Если по лицу соседа твоего на нарах с недоумением расползлись головные чёрные вши – это верный признак смерти.
Фи, какой натурализм. Зачем ещё об этом рассказывать?
И вообще, говорят теперь нам те, кто сами не страдали, кто казнил, или умывал руки, или делал невинный вид: зачем это всё вспоминать? Зачем бередить старые раны? (Их раны!!)
На это ответил ещё Лев Толстой: «Как зачем поминать? Если у меня была лихая болезнь, и я излечился и стал чистым от неё, я всегда с радостью буду поминать.
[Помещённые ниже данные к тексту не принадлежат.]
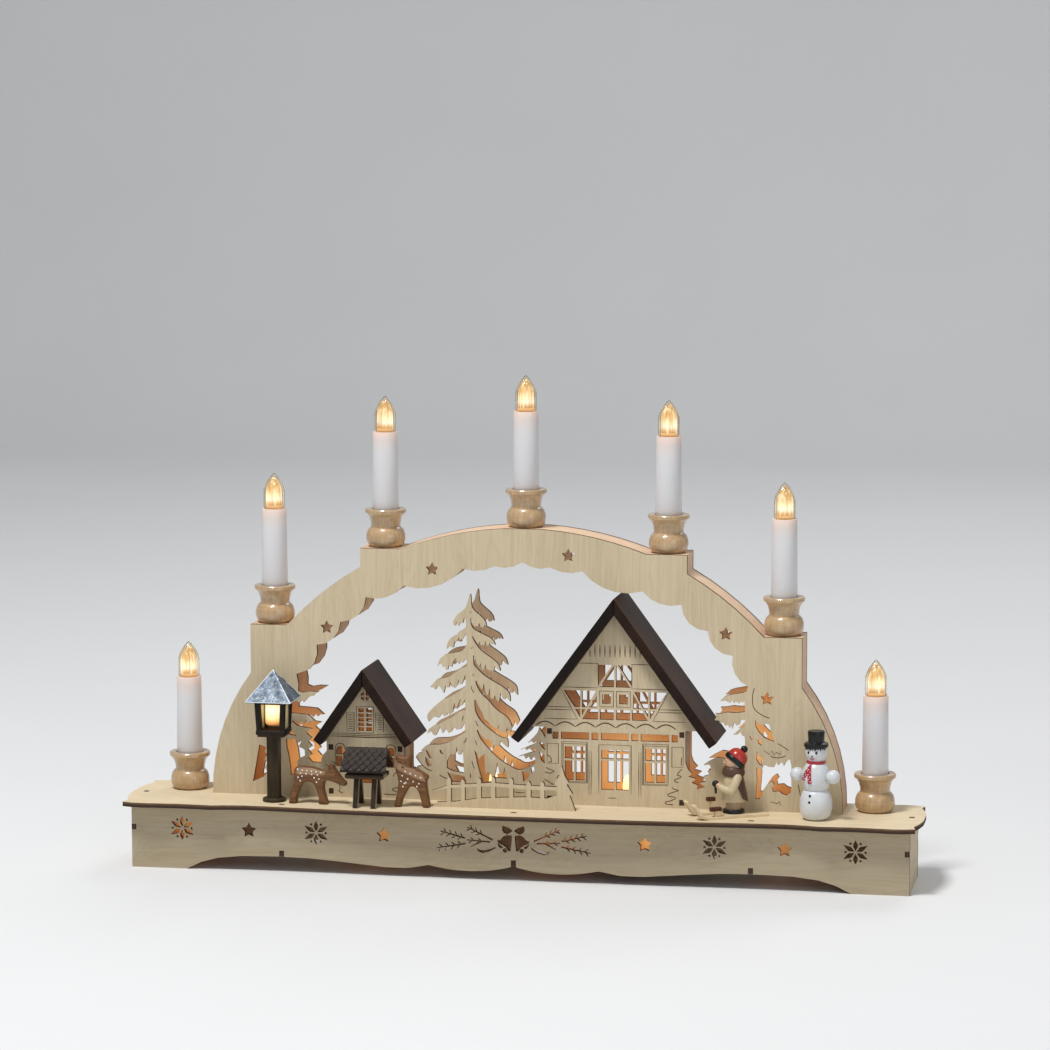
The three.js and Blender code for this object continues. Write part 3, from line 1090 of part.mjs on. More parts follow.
// Turned man with a cap and a cape, both arms held forward to a dark knob.
function manFigure() {
  const z = BOARD_TOP;
  const body = turned([[0, z], [7, z], [7, z + 2.3], [4.4, z + 2.7], [4.4, z + 7], [8.2, z + 7.5],
    [7.4, z + 14.6], [6, z + 23], [3.5, z + 27.7], [3.5, z + 28.6], [0, z + 28.6]], 12);
  const head = ball(0, 0, z + 32.4, 5.8);
  const cap = ball(0, 0, z + 36.8, 6.7, 10, 6);
  const pompom = ball(3.7, 0, z + 43.8, 2.5, 6, 4);
  const arms = [-1, 1].flatMap((s) => [
    rod(2.3, [0.5, s * 6.8, z + 21.4], [-4.4, s * 7.4, z + 13.8], 6),
    rod(2, [-3.6, s * 7.6, z + 13.4], [-11, s * 1, z + 17.6], 6),
  ]);
  const knob = ball(-11.4, 0, z + 18, 2.7, 6, 4);
  return joined([body, head, cap, pompom, ...arms, knob]).rotate([0, 0,
    SLEDGE_TURN - 10]).translate([MAN.x, MAN.y, 0]);
}

// Snowman: two round bodies, a head, a top hat and two ball hands.
function snowmanFigure() {
  const z = DRAWN_DECK;
  const body = turned([[0, z], [6.6, z], [9.4, z + 3], [10.4, z + 9], [9.6, z + 15], [7, z + 18.6],
    [8.2, z + 21], [8.9, z + 27.4], [7.6, z + 33], [5, z + 36.6], [6.4, z + 40], [6.5, z + 44],
    [5.6, z + 46.6],
    [7.4, z + 47], [7.4, z + 48.2], [5, z + 48.6], [5.2, z + 56.6], [0, z + 56.6]], 12);
  const hands = [-1, 1].flatMap((s) => [ball(s * 12.2, -1.5, z + 28.2, 4.5),
    rod(2, [s * 6, 0, z + 28.2], [s * 12.2, -1.5, z + 28.2], 6)]);
  return joined([body, ...hands]).translate([SNOWMAN.x, SNOWMAN.y, 0]);
}

// Small warm lamp on a round holder, standing between the sheets.
function interiorLamp(x) {
  const z = DRAWN_DECK;
  return turned([[0, z], [4.6, z], [4.6, z + 5], [2.6, z + 6], [3.1, z + 11], [2.4, z + 15.4],
    [0.8, z + 18], [0, z + 18]], 10).translate([x, CANDLE_Y, 0]);
}
const INTERIOR_LAMPS = { left: -141, middle: -22, house: 66 };

// Battery box under the plate: three cells side by side, a cover that slides out to the right.
const BOX_IN_TOP = PLATE_UNDER - BOX_WALL;
const CELL_Z = BOX_IN_TOP - SEAT_GAP - CELL_R;
const COVER_TOP = CELL_Z - CELL_R - 0.4;
const COVER_FOOT = COVER_TOP - COVER_THICKNESS;
const BOX_HALF_LENGTH = CELL_LENGTH / 2 + 3;
const BOX_HALF_WIDTH = CELL_PITCH + CELL_R + 0.4;

function batteryBox() {
  const [hx, hy, w] = [BOX_HALF_LENGTH, BOX_HALF_WIDTH, BOX_WALL];
  const lip = 1.6;
  const outer = box(BOX_X - hx - w, BOX_X + hx + w, BOX_Y - hy - w, BOX_Y + hy + w,
    COVER_FOOT - RUNNING_GAP - lip, PLATE_UNDER);
  const cavity = box(BOX_X - hx, BOX_X + hx, BOX_Y - hy, BOX_Y + hy, 0, BOX_IN_TOP);
  const grooveY = hy + w / 2;
  const groove = box(BOX_X - hx, BOX_X + hx + w + 1, BOX_Y - grooveY, BOX_Y + grooveY,
    COVER_FOOT - RUNNING_GAP, COVER_TOP + RUNNING_GAP);
  const mouth = box(BOX_X + hx - 1, BOX_X + hx + w + 1, BOX_Y - hy, BOX_Y + hy, 0,
    COVER_TOP + RUNNING_GAP);
  return cutBy(outer, [cavity, groove, mouth]);
}

function batteryCover() {
  const hy = BOX_HALF_WIDTH + BOX_WALL / 2 - RUNNING_GAP;
  const [x0, x1] = [BOX_X - BOX_HALF_LENGTH + RUNNING_GAP, BOX_X + BOX_HALF_LENGTH + BOX_WALL];
  const board = box(x0, x1, BOX_Y - hy, BOX_Y + hy, COVER_FOOT, COVER_TOP);
  const grips = [0, 1, 2].map((i) => box(x1 - 9 + i * 3, x1 - 7.8 + i * 3, BOX_Y - 9, BOX_Y + 9,
    COVER_FOOT - 0.8, COVER_FOOT + 0.2));
  return joined([board, ...grips]);
}

// Three cells in series with the contact plates that join their ends.
function batteryPack() {
  const [x0, x1] = [BOX_X - CELL_LENGTH / 2, BOX_X + CELL_LENGTH / 2];
  const rows = [-1, 0, 1].map((i) => BOX_Y + i * CELL_PITCH);
  const cells = rows.map((y) => rod(CELL_R, [x0, y, CELL_Z], [x1, y, CELL_Z], 14));
  const plateHalf = 4;
  const contact = (x, ya, yb) => box(x - 0.5, x + 0.5, ya - 3, yb + 3, CELL_Z - plateHalf,
    CELL_Z + plateHalf);
  return joined([...cells, contact(x0, rows[0], rows[1]), contact(x1, rows[1], rows[2])]);
}

// Slide switch: a cap outside the back panel, a stem in its slot and a flange behind.
const SWITCH_Z = 27;
const SWITCH_STEM = { halfX: 2, halfZ: 1.4 };
function switchSlot() {
  const { halfX, halfZ } = SWITCH_STEM;
  return rectangle(SWITCH_X - halfX - RUNNING_GAP, SWITCH_X + halfX + SWITCH_TRAVEL + RUNNING_GAP,
    SWITCH_Z - halfZ - RUNNING_GAP, SWITCH_Z + halfZ + RUNNING_GAP);
}
function switchKnob() {
  const { halfX, halfZ } = SWITCH_STEM;
  const stem = box(SWITCH_X - halfX, SWITCH_X + halfX, PANEL_BACK_Y - PLY - 1.4, PANEL_BACK_Y + 2,
    SWITCH_Z - halfZ, SWITCH_Z + halfZ);
  const cap = box(SWITCH_X - 3.4, SWITCH_X + 3.4, PANEL_BACK_Y + RUNNING_GAP, PANEL_BACK_Y + 2.6,
    SWITCH_Z - 3, SWITCH_Z + 3);
  const flange = box(SWITCH_X - 3.4, SWITCH_X + 3.4, PANEL_BACK_Y - PLY - 1.6,
    PANEL_BACK_Y - PLY - RUNNING_GAP, SWITCH_Z - 3, SWITCH_Z + 3);
  return joined([stem, cap, flange]);
}

// Wiring: one run under the plate and up inside the arch, with a lead up into each cup and one
// to the battery box.
function wiringHarness() {
  const inside = 7;
  const half = [
    [OUTER_CANDLE_X, BASE_HEIGHT + CUP_FLOOR_Z - 1.5],
    [OUTER_CANDLE_X, WIRE_RUN_Z + 4],
    [OUTER_CANDLE_X - 4, WIRE_RUN_Z],
    [WIRE_RISE_X + 4, WIRE_RUN_Z],
    [WIRE_RISE_X, WIRE_RUN_Z + 4],
    [WIRE_RISE_X, BASE_HEIGHT + 8],
    ...[
      [ARCH_FOOT_X - 20, 94],
      [LOWER_STEP_OUTER_X - inside, 122],
      [LOWER_CANDLE_X + 2, LOWER_STEP_Z - inside - 3],
      [LOWER_CANDLE_X - 13, LOWER_STEP_Z - inside],
      [UPPER_STEP_OUTER_X + 24, UPPER_STEP_Z - 36.7],
      [UPPER_STEP_OUTER_X, UPPER_STEP_Z - 20.2],
      [UPPER_CANDLE_X, UPPER_STEP_Z - inside - 4],
      [UPPER_CANDLE_X - 30, CROWN_Z - 16.3],
      [30, CROWN_Z - inside - 3],
    ].map(([x, z]) => [x, z + DECK_LIFT]),
  ];
  const [r, y0, y1] = [WIRE_R, CANDLE_Y - WIRE_R, CANDLE_Y + WIRE_R];
  const run = band([...half, [0, CROWN_Z + DECK_LIFT - inside], ...mirrored(half)], r, r, y0, y1);
  const risers = CANDLES.slice(1, -1).map(([x, z]) =>
    box(x - r, x + r, y0, y1, z + DECK_LIFT - inside - 4, z + DECK_LIFT + CUP_FLOOR_Z - 1.5),
  );
  const boxSide = BOX_X + BOX_HALF_LENGTH + BOX_WALL + 0.3;
  const lead = box(boxSide, WIRE_RISE_X + 4, y0, y1, WIRE_RUN_Z - r, WIRE_RUN_Z + r);
  return joined([run, ...risers, lead]);
}

const village = new THREE.Group();

function add(name, body, material, x = 0, y = 0, z = 0) {
  const mesh = new THREE.Mesh(geometryOf(body), material);
  mesh.name = name;
  mesh.position.set(x, y, z);
  village.add(mesh);
}

// Adds a piece that is drawn for the drawn deck.
const addOnDeck = (name, body, material, x = 0, y = 0, z = 0) =>
  add(name, body, material, x, y, z + DECK_LIFT);

add("base_front_panel", longPanel(PANEL_FRONT_Y, baseOrnaments()), plywood);
add("base_back_panel", longPanel(PANEL_BACK_Y - PLY, [switchSlot()]), plywood);
add("base_end_left", endPanel(-1), plywood);
add("base_end_right", endPanel(1), plywood);
add("top_plate", topPlate(), plywood);
["left", "middle", "right"].forEach((place, i) => add("rib_" + place, rib(RIB_X[i]), plywood));

addOnDeck("arch_front_sheet", archSheet(ARCH_FRONT_Y), plywood);
addOnDeck("arch_back_sheet", archSheet(GAP_BACK_Y), plywood);
addOnDeck("cover_strip_crown", crownStrip(), plywood);
addOnDeck("cover_strip_left", sideStrip(-1), plywood);
addOnDeck("cover_strip_right", sideStrip(1), plywood);

const [cup, sleeve, bulb] = [candleCup(), candleSleeve(), candleBulb()];
CANDLES.forEach(([x, z], i) => {
  addOnDeck("candle_cup_" + (i + 1), cup, turnedWood, x, CANDLE_Y, z);
  addOnDeck("candle_sleeve_" + (i + 1), sleeve, whitePlastic, x, CANDLE_Y, z);
  addOnDeck("candle_bulb_" + (i + 1), bulb, clearBulb, x, CANDLE_Y, z);
});

[["large", LARGE_HOUSE], ["small", SMALL_HOUSE]].forEach(([size, house]) => {
  [["left", -1], ["right", 1]].forEach(([place, sign]) => {
    addOnDeck(size + "_roof_" + place, roofBoard(house, sign), darkRoof);
    addOnDeck(size + "_wall_" + place, houseWall(house, sign), plywood);
  });
});

addOnDeck("picket_fence", picketFence(), plywood);
addOnDeck("lamp_post", lampPost(), darkPost);
addOnDeck("lamp_screen", lampScreen(), warmScreen);
addOnDeck("lamp_roof", lampRoof(), silverFoil);
addOnDeck("fawn_grazing", fawnGrazing(), fawnBrown);
addOnDeck("fawn_alert", fawnAlert(), fawnBrown);
addOnDeck("feeding_rack", feedingRack(), darkRoof);
addOnDeck("sledge", sledge(), plywood);
addOnDeck("man_figure", manFigure(), coatPaint);
addOnDeck("snowman", snowmanFigure(), whitePaint);
Object.entries(INTERIOR_LAMPS).forEach(([place, x]) =>
  addOnDeck("interior_lamp_" + place, interiorLamp(x), warmScreen),
);

add("battery_box", batteryBox(), darkPlastic);
add("battery_cover", batteryCover(), darkPlastic);
add("battery_pack", batteryPack(), cellSleeve);
add("switch_knob", switchKnob(), darkPlastic);
add("wiring_harness", wiringHarness(), wireDark);

export default village;
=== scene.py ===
import math

import bmesh
import bpy
import numpy as np
from mathutils import Matrix, Vector
from mathutils.geometry import tessellate_polygon


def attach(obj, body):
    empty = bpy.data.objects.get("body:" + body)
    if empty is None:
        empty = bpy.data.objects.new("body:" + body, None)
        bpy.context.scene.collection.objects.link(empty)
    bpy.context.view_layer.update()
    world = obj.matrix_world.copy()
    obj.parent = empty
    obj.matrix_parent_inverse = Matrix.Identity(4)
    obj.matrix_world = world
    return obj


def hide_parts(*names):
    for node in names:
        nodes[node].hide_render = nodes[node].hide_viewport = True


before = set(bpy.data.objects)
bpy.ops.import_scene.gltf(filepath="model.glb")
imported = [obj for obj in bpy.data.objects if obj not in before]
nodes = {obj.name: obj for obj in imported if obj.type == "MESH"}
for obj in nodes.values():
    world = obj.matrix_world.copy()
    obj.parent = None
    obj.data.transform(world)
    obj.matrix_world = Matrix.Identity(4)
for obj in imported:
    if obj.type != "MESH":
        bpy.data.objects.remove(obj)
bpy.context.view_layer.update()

# Places in millimetres, as in the part's source; a plywood board's place is its lower face on that axis
MM = 0.001
DECK = 44.2
PLY = 3.0
FRONT_SHEET_Y = 2.7
FRONT_SHEET_BACK_Y = FRONT_SHEET_Y + PLY
BACK_SHEET_Y = 28.0
BASE_FRONT_Y = -30.0
BASE_BACK_Y = 27.0
END_LEFT_X = -252.5
END_RIGHT_X = 249.5
FENCE_Y = -18.5
BOX_FRONT_Y = -24
SCREEN_FOOT, SCREEN_TOP = 94.6, 109.5
INNER_LAMP_FOOT, INNER_LAMP_TOP = 46, 62
RACK_SIDES_TOP = 65.2
CANDLE_Y = 16.85
CANDLES = [
    (-225.9, 44.2), (-167, 156.3), (-92.6, 207.7), (0, 222.3), (92.6, 207.7), (167, 156.3), (225.9, 44.2),
]
SLEEVE_TOP = 74.6
BULB_SEAT = 74.85
LARGE_HOUSE = {"x": 60.5, "ridge": 180, "slope": 53.9, "run": 113}
SMALL_HOUSE = {"x": -104, "ridge": 130, "slope": 55.2, "run": 57.5}
ROOF_BOARD = 6
ROOF_FRONT_Y = -6.5
ROOF_BACK_Y = 41.5
LAMP_X, LAMP_Y = -160, -17.5
RACK_X, RACK_Y = -97.2, -23
MAN_X, MAN_Y = 139, -13
SNOWMAN_X, SNOWMAN_Y = 191.8, -16
SLEDGE_TURN = 29
BOARD_TOP = 46.1
SNOWMAN = {"turn_degrees": -16, "x": SNOWMAN_X, "y": SNOWMAN_Y, "z": DECK}
MAN = {"turn_degrees": SLEDGE_TURN - 10, "x": MAN_X, "y": MAN_Y, "z": BOARD_TOP}


# Shader values

class Value:
    """A number or colour that varies over a surface; arithmetic on numbers adds Math nodes."""

    def __init__(self, finish, socket):
        self.finish = finish
        self.socket = socket

    def __add__(self, other):
        return self.finish.math("ADD", self, other)

    __radd__ = __add__

    def __mul__(self, other):
        return self.finish.math("MULTIPLY", self, other)

    __rmul__ = __mul__

    def __sub__(self, other):
        return self.finish.math("SUBTRACT", self, other)

    def __rsub__(self, other):
        return self.finish.math("SUBTRACT", other, self)

    def __truediv__(self, other):
        return self.finish.math("DIVIDE", self, other)

    def __pow__(self, other):
        return self.finish.math("POWER", self, other)

    def __neg__(self):
        return self * -1

    def __abs__(self):
        return self.finish.math("ABSOLUTE", self)

    def above(self, edge, soft=0.0):
        """0 below the edge and 1 above it, with a smooth step of the given half width."""
        if not soft:
            return self.finish.math("GREATER_THAN", self, edge)
        limits = {0: self, 1: edge - soft, 2: edge + soft}
        return self.finish.add("ShaderNodeMapRange", {"interpolation_type": "SMOOTHSTEP"}, limits)["Result"]

    def between(self, low, high, soft=0.0):
        """1 from low to high and 0 outside, with the same soft steps."""
        return self.above(low, soft) * (1 - self.above(high, soft))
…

Я не буду поминать только тогда, когда я болею всё так же и ещё хуже, и мне хочется обмануть себя… Если мы вспомним старое и прямо взглянем ему в лицо, тогда и наше новое теперешнее насилие откроется»[118].
Эти страницы о доходягах я хочу закончить рассказом Н. К. Говорко об инженере Льве Николаевиче (ведь наверняка в честь Толстого!) Е. – доходяге-теоретике, нашедшем форму существования доходяги наиболее удобной формой сохранения своей жизни.
Вот занятие инженера Е. в глуховатом углу зоны в жаркое воскресенье: человекоподобное существо сидит в лощинке над ямой, в которой собралась коричневая торфяная вода. Вокруг ямы разложены селёдочные головы, рыбьи кости, хрящи, корки хлеба, комочки каши, сырые вымытые картофельные очистки и ещё что-то, что трудно даже назвать. На куске жести разложен маленький костёр, над ним висит солдатский дочерна закопчённый котелок с варевом. Кажется, готово! Деревянной ложкой доходяга начинает черпать тёмную бурду из котелка и поочерёдно заедает её то картофельным очистком, то хрящём, то селёдочной головой. Он очень долго, очень намеренно внимательно жуёт (общая беда доходяг – глотают поспешно, не жуя). Его нос едва виден среди тёмно-серой шерсти, покрывшей шею, подбородок, щёки. Нос и лоб – буро-воскового цвета, местами шелушатся. Глаза слезятся, часто мигают.